Task objective: Repeat exactly, and only, the lines below starting at the line that contains "mesh.faces.new([mesh.verts.new(point) for point in outline])" and ending at the line that contains "points = [vertex.co", inclusive of both.
——
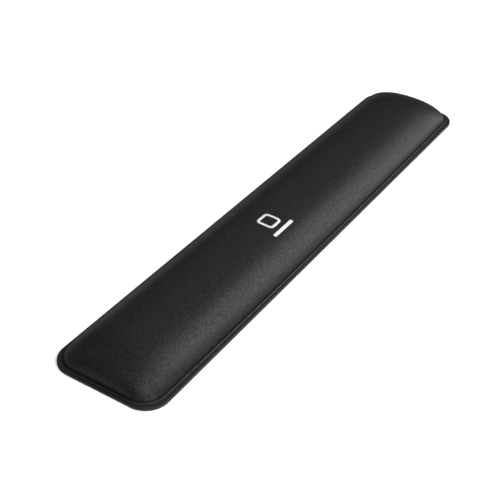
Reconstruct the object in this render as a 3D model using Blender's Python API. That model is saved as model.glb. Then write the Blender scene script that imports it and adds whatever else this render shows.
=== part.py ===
"""Keyboard wrist rest: a crowned memory-foam pad in a pressed fabric cover, on a non-slip base sheet.

Metres, +Z up. The origin is the middle of the footprint, on the desk. +X runs along the rest to the user's
right and +Y runs towards the keyboard. Nothing moves: the layers are bonded to each other, and they lie from
the desk up as base sheet, adhesive film, foam core, cover backing film, cover and print.
"""

import math
from dataclasses import dataclass, replace

import bmesh
import bpy

# Overall size: the outline on the desk, and the top of the cover's crown
LENGTH = 0.440
WIDTH = 0.080
HEIGHT = 0.020
OUTLINE_RADIUS = 0.016

# Layers
BASE_THICKNESS = 0.0017
FILM_THICKNESS = 0.00015
COVER_THICKNESS = 0.0005
BOND_GAP = 0.00015            # air left between two bonded layers
FILM_SETBACK = 0.0006         # the backing film stops this far inside the cover's edge

# The cover is pressed down flat round the pad's foot
FLANGE_WIDTH = 0.0032
PAD_RADIUS = 0.0145
FRONT_DRAW = 0.0012           # the pad's foot on the user's side is drawn in this far at the corners

# Shape of the crown: a full shoulder across the pad, and a rounded fall with a steep foot at each end
END_FALL = 0.037
SIDE_POWER = 2.29
SIDE_FULLNESS = 0.566
END_POWER = 2.17
END_FULLNESS = 0.387

# How finely the crown is divided
END_STEPS = 12
MIDDLE_STEPS = 6
ACROSS_STEPS = 20

# Printed mark: a rounded square over a short bar
MARK_X = -0.034
RING_Y = -0.0035
RING_SIZE = 0.014
RING_RADIUS = 0.0035
RING_STROKE = 0.0021
BAR_Y = -0.0155
BAR_LENGTH = 0.024
BAR_WIDTH = 0.0026
BAR_RADIUS = 0.0012
PRINT_THICKNESS = 0.00015
PRINT_LIFT = 0.00015
ARC_STEPS = 5
EDGE_STEPS = 5

FLANGE_TOP = BASE_THICKNESS + FILM_THICKNESS + 2 * BOND_GAP + COVER_THICKNESS


@dataclass(frozen=True)
class Crown:
    """A crowned sheet over a rounded rectangle; with no rise it is just that rounded rectangle."""

    half_length: float
    half_width: float
    radius: float
    fall: float
    foot: float
    top: float
    front_draw: float = 0.0

    def reach(self, x, side):
        """Distance from the middle line to the plan's edge at x, on the front (-1) or back (1) side."""
        corner = self.half_length - self.radius
        drawn_in = self.front_draw * min(1.0, abs(x) / corner) ** 2 if side < 0.0 else 0.0
        into_corner = max(0.0, abs(x) - corner)
        arc = math.sqrt(max(0.0, self.radius**2 - into_corner**2))
        return self.half_width - drawn_in - self.radius + arc

    def height(self, x, y):
        """Height of the sheet at a place on its plan."""
        across = min(1.0, abs(y) / self.reach(x, y))
        along = min(1.0, max(0.0, 1.0 - (self.half_length - abs(x)) / self.fall))
        side = (1.0 - across**SIDE_POWER) ** SIDE_FULLNESS
        end = (1.0 - along**END_POWER) ** END_FULLNESS
        return self.foot + (self.top - self.foot) * side * end

    def stations(self):
        """Places along X: even steps between the ends, and angle steps where the crown falls away."""
        shoulder = self.half_length - self.fall
        steps = range(END_STEPS + 1)
        right = [shoulder + self.fall * math.sin(0.5 * math.pi * i / END_STEPS) for i in steps]
        middle = [shoulder * (2.0 * i / MIDDLE_STEPS - 1.0) for i in range(1, MIDDLE_STEPS)]
        return [-x for x in reversed(right)] + middle + right

    def rows(self):
        """Rows of points over the plan, each running across the rest in steps of equal angle."""
        angles = [math.pi * (i / ACROSS_STEPS - 0.5) for i in range(ACROSS_STEPS + 1)]
        rows = []
        for x in self.stations():
            places = [self.reach(x, angle) * math.sin(angle) for angle in angles]
            rows.append([(x, y, self.height(x, y)) for y in places])
        return rows

    def outline(self):
        """The edge of the plan as one closed loop of points, anticlockwise from above."""
        return rim_of(self.rows())


def rim_of(rows):
    """The outermost entries of a grid of rows, in order round it."""
    front = [row[0] for row in rows]
    back = [row[-1] for row in reversed(rows)]
    return front + rows[-1][1:-1] + back + rows[0][-2:0:-1]


def pad_crown(inset, foot):
    """The pad's crown, inset evenly from the cover's outer face, standing on a foot at this height."""
    return Crown(
        half_length=LENGTH / 2 - FLANGE_WIDTH - inset,
        half_width=WIDTH / 2 - FLANGE_WIDTH - inset,
        radius=PAD_RADIUS - inset,
        fall=END_FALL - inset,
        foot=foot,
        top=HEIGHT - inset,
        front_draw=FRONT_DRAW,
    )


def flat_outline(z, inset=0.0):
    """The outline of the base sheet and of the flange, laid flat at this height."""
    return Crown(
        half_length=LENGTH / 2 - inset,
        half_width=WIDTH / 2 - inset,
        radius=OUTLINE_RADIUS - inset,
        fall=END_FALL + FLANGE_WIDTH - inset,
        foot=z,
        top=z,
    )


def add_sheet(mesh, crown):
    """Adds a crowned sheet of quads and returns its rim's points in order."""
    grid = [[mesh.verts.new(point) for point in row] for row in crown.rows()]
    for left, right in zip(grid, grid[1:]):
        for i in range(len(left) - 1):
            mesh.faces.new((left[i], right[i], right[i + 1], left[i + 1]))
    return rim_of(grid)


def add_ring(mesh, inner, ring):
    """Adds a ring of quads outwards from one loop to a wider one, and returns the wider loop."""
    outer = [mesh.verts.new(point) for point in ring.outline()]
    for i in range(len(outer)):
        mesh.faces.new((inner[i - 1], outer[i - 1], outer[i], inner[i]))
    return outer


def face_out(mesh):
    """Points a closed body's faces outwards, and an open sheet's faces upwards."""
    bmesh.ops.recalc_face_normals(mesh, faces=mesh.faces)
    mesh.normal_update()
    is_sheet = any(edge.is_boundary for edge in mesh.edges)
    upward = sum(face.normal.z * face.calc_area() for face in mesh.faces)
    if is_sheet and upward < 0.0:
        bmesh.ops.reverse_faces(mesh, faces=mesh.faces)


def finish_object(name, mesh, material, sharp_angle=math.radians(35)):
    """Turns a bmesh into a named object with outward faces, smooth shading and its material."""
    face_out(mesh)
    data = bpy.data.meshes.new(name)
    mesh.to_mesh(data)
    mesh.free()
    data.shade_smooth()
    data.set_sharp_from_angle(angle=sharp_angle)
    data.materials.append(material)
    part = bpy.data.objects.new(name, data)
    bpy.context.scene.collection.objects.link(part)
    return part


def make_material(name, color, roughness, sheen=0.0):
    """A plain material: colour, roughness and, for cloth, a soft sheen."""
    material = bpy.data.materials.new(name)
    material.use_nodes = True
    shader = material.node_tree.nodes["Principled BSDF"]
    shader.inputs["Base Color"].default_value = (*color, 1.0)
    shader.inputs["Roughness"].default_value = roughness
    shader.inputs["Metallic"].default_value = 0.0
    shader.inputs["Sheen Weight"].default_value = sheen
    return material


def thicken(part, thickness):
    """Gives a sheet its thickness, inwards and downwards from the face that shows."""
    shell = part.modifiers.new("thickness", "SOLIDIFY")
    shell.thickness = thickness
    shell.offset = -1.0
    shell.use_even_offset = True
    return part


def raise_copy(mesh, faces, thickness):
    """Extrudes flat faces straight up into a solid, keeping the faces below."""
    raised = bmesh.ops.extrude_face_region(mesh, geom=faces, use_keep_orig=True)["geom"]
    top = [item for item in raised if isinstance(item, bmesh.types.BMVert)]
    bmesh.ops.translate(mesh, verts=top, vec=(0.0, 0.0, thickness))


def make_flat_layer(name, plan, thickness, material):
    """A flat sheet with a rounded outline: its outline is filled and extruded up."""
    mesh = bmesh.new()
    bottom = mesh.faces.new([mesh.verts.new(point) for point in plan.outline()])
    raise_copy(mesh, [bottom], thickness)
    return finish_object(name, mesh, material)


def make_base():
    """Non-slip rubber sheet that lies on the desk."""
    rubber = make_material("base_rubber", (0.055, 0.055, 0.058), 0.78)
    return make_flat_layer("non_slip_base", flat_outline(0.0), BASE_THICKNESS, rubber)


def make_adhesive_film(inset):
    """Film that bonds the foam's flat underside to the base sheet."""
    glue = make_material("adhesive", (0.62, 0.58, 0.48), 0.35)
    bottom = BASE_THICKNESS + BOND_GAP
    under_foam = replace(pad_crown(inset, bottom), top=bottom)
    return make_flat_layer("base_adhesive_film", under_foam, FILM_THICKNESS, glue)


def make_foam_core(inset):
    """Crowned memory-foam pad with a flat underside."""
    foam = make_material("memory_foam", (0.32, 0.32, 0.34), 0.95)
    foot = BASE_THICKNESS + FILM_THICKNESS + 2 * BOND_GAP
    mesh = bmesh.new()
    rim = add_sheet(mesh, pad_crown(inset, foot))
    mesh.faces.new(rim)
    return finish_object("foam_core", mesh, foam)


def make_backing_film(inset):
    """Thermoplastic film on the inside of the cover, reaching out under the cover's flange."""
    film = make_material("backing_film", (0.09, 0.09, 0.09), 0.3)
    top = BASE_THICKNESS + BOND_GAP + FILM_THICKNESS
    mesh = bmesh.new()
    rim = add_sheet(mesh, pad_crown(inset, top))
    add_ring(mesh, rim, flat_outline(top, FILM_SETBACK))
    part = finish_object("cover_backing_film", mesh, film)
    return thicken(part, FILM_THICKNESS)


def make_cover():
    """Fabric cover: the crown that shows, and the flange pressed flat round its foot."""
    cloth = make_material("cover_fabric", (0.022, 0.022, 0.023), 0.85, sheen=0.3)
    mesh = bmesh.new()
    foot = add_sheet(mesh, pad_crown(0.0, FLANGE_TOP))
    add_ring(mesh, foot, flat_outline(FLANGE_TOP))
    part = finish_object("fabric_cover", mesh, cloth)
    return thicken(part, COVER_THICKNESS)


def rounded_rectangle(length, width, radius):
    """Points round a rectangle with arc corners, anticlockwise from the middle of its right side."""
    corners = [(1, 1), (-1, 1), (-1, -1), (1, -1)]
    points = []
    for quarter, (side_x, side_y) in enumerate(corners):
        centre_x = side_x * (length / 2 - radius)
        centre_y = side_y * (width / 2 - radius)
        for i in range(ARC_STEPS + 1):
            angle = 0.5 * math.pi * (quarter + i / ARC_STEPS)
            points.append((centre_x + radius * math.cos(angle), centre_y + radius * math.sin(angle), 0.0))
    return split_sides(points)


def split_sides(points):
    """Divides each straight side of a rounded rectangle, so that the print can follow the crown."""
    per_corner = ARC_STEPS + 1
    divided = []
    for i, point in enumerate(points):
        divided.append(point)
        if i % per_corner == ARC_STEPS:
            following = points[(i + 1) % len(points)]
            for step in range(1, EDGE_STEPS):
                share = step / EDGE_STEPS
                divided.append(tuple(a + (b - a) * share for a, b in zip(point, following)))
    return divided


def lay_on_crown(mesh, centre_y):
    """Moves a flat print to its place and lifts it onto the crown, a little clear of the cloth."""
    crown = pad_crown(0.0, FLANGE_TOP)
    for vert in mesh.verts:
        vert.co.x += MARK_X
        vert.co.y += centre_y
        vert.co.z += crown.height(vert.co.x, vert.co.y) + PRINT_LIFT


def make_print(name, mesh, centre_y, material):
    """Thickens a flat print, lays it on the crown and makes its object."""
    raise_copy(mesh, list(mesh.faces), PRINT_THICKNESS)
    lay_on_crown(mesh, centre_y)
    return finish_object(name, mesh, material)


def make_mark_ring(ink):
    """Rounded-square outline of white print."""
    mesh = bmesh.new()
    hole = RING_SIZE - 2 * RING_STROKE
    outer = [mesh.verts.new(point) for point in rounded_rectangle(RING_SIZE, RING_SIZE, RING_RADIUS)]
    inner = [mesh.verts.new(point) for point in rounded_rectangle(hole, hole, RING_RADIUS - RING_STROKE)]
    for i in range(len(outer)):
        mesh.faces.new((inner[i - 1], outer[i - 1], outer[i], inner[i]))
    return make_print("mark_ring", mesh, RING_Y, ink)


def make_mark_bar(ink):
    """Short bar of white print with rounded ends."""
    mesh = bmesh.new()
    outline = rounded_rectangle(BAR_LENGTH, BAR_WIDTH, BAR_RADIUS)
    mesh.faces.new([mesh.verts.new(point) for point in outline])
    return make_print("mark_bar", mesh, BAR_Y, ink)


def build():
    """Clears the scene and builds the rest from the desk up."""
    for old in list(bpy.data.objects):
        bpy.data.objects.remove(old, do_unlink=True)
    film_inset = COVER_THICKNESS + BOND_GAP
    foam_inset = film_inset + FILM_THICKNESS + BOND_GAP
    ink = make_material("white_ink", (0.86, 0.86, 0.85), 0.6)
    make_base()
    make_adhesive_film(foam_inset)
    make_foam_core(foam_inset)
    make_backing_film(film_inset)
    make_cover()
    make_mark_ring(ink)
    make_mark_bar(ink)


build()
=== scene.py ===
"""Looks of the keyboard wrist rest: cover, base, foam and print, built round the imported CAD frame.

Metres, in the frame's own axes: +X along the rest to the user's right, +Y towards the keyboard, +Z up.
The cover is one closed skin: the crown, the pressed groove round its foot, the flange and its rolled edge.
Its crown is blown up as cloth held down at the foot, as stretched fabric over foam is.
"""

import math

import bmesh
import bpy
from mathutils import Matrix, Vector


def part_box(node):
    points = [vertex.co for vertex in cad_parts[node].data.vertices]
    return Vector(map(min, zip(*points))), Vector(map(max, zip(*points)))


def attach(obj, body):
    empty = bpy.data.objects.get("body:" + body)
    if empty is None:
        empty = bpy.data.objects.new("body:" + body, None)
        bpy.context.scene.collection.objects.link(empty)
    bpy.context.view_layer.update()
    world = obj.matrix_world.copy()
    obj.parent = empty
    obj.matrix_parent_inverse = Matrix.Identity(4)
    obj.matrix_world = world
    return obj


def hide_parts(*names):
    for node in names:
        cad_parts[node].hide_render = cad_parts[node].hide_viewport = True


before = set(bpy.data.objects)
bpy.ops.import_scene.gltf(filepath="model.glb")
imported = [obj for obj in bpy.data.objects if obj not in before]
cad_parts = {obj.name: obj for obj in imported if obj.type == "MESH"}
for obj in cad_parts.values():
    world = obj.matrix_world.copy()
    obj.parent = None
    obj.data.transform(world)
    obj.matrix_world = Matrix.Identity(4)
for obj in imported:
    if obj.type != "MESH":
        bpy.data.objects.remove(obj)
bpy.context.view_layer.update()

MM = 0.001
RIGHT_ANGLE = 0.5 * math.pi

# Sizes read from the frame
BASE_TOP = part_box("non_slip_base")[1]
COVER_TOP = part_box("fabric_cover")[1]
FOAM_LOW, FOAM_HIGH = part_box("foam_core")
RING_LOW, RING_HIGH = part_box("mark_ring")
BAR_LOW, BAR_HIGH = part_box("mark_bar")
HALF_LENGTH = BASE_TOP.x
HALF_WIDTH = BASE_TOP.y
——
Solution to this exercise:
    mesh.faces.new([mesh.verts.new(point) for point in outline])
    return make_print("mark_bar", mesh, BAR_Y, ink)


def build():
    """Clears the scene and builds the rest from the desk up."""
    for old in list(bpy.data.objects):
        bpy.data.objects.remove(old, do_unlink=True)
    film_inset = COVER_THICKNESS + BOND_GAP
    foam_inset = film_inset + FILM_THICKNESS + BOND_GAP
    ink = make_material("white_ink", (0.86, 0.86, 0.85), 0.6)
    make_base()
    make_adhesive_film(foam_inset)
    make_foam_core(foam_inset)
    make_backing_film(film_inset)
    make_cover()
    make_mark_ring(ink)
    make_mark_bar(ink)


build()
=== scene.py ===
"""Looks of the keyboard wrist rest: cover, base, foam and print, built round the imported CAD frame.

Metres, in the frame's own axes: +X along the rest to the user's right, +Y towards the keyboard, +Z up.
The cover is one closed skin: the crown, the pressed groove round its foot, the flange and its rolled edge.
Its crown is blown up as cloth held down at the foot, as stretched fabric over foam is.
"""

import math

import bmesh
import bpy
from mathutils import Matrix, Vector


def part_box(node):
    points = [vertex.co for vertex in cad_parts[node].data.vertices]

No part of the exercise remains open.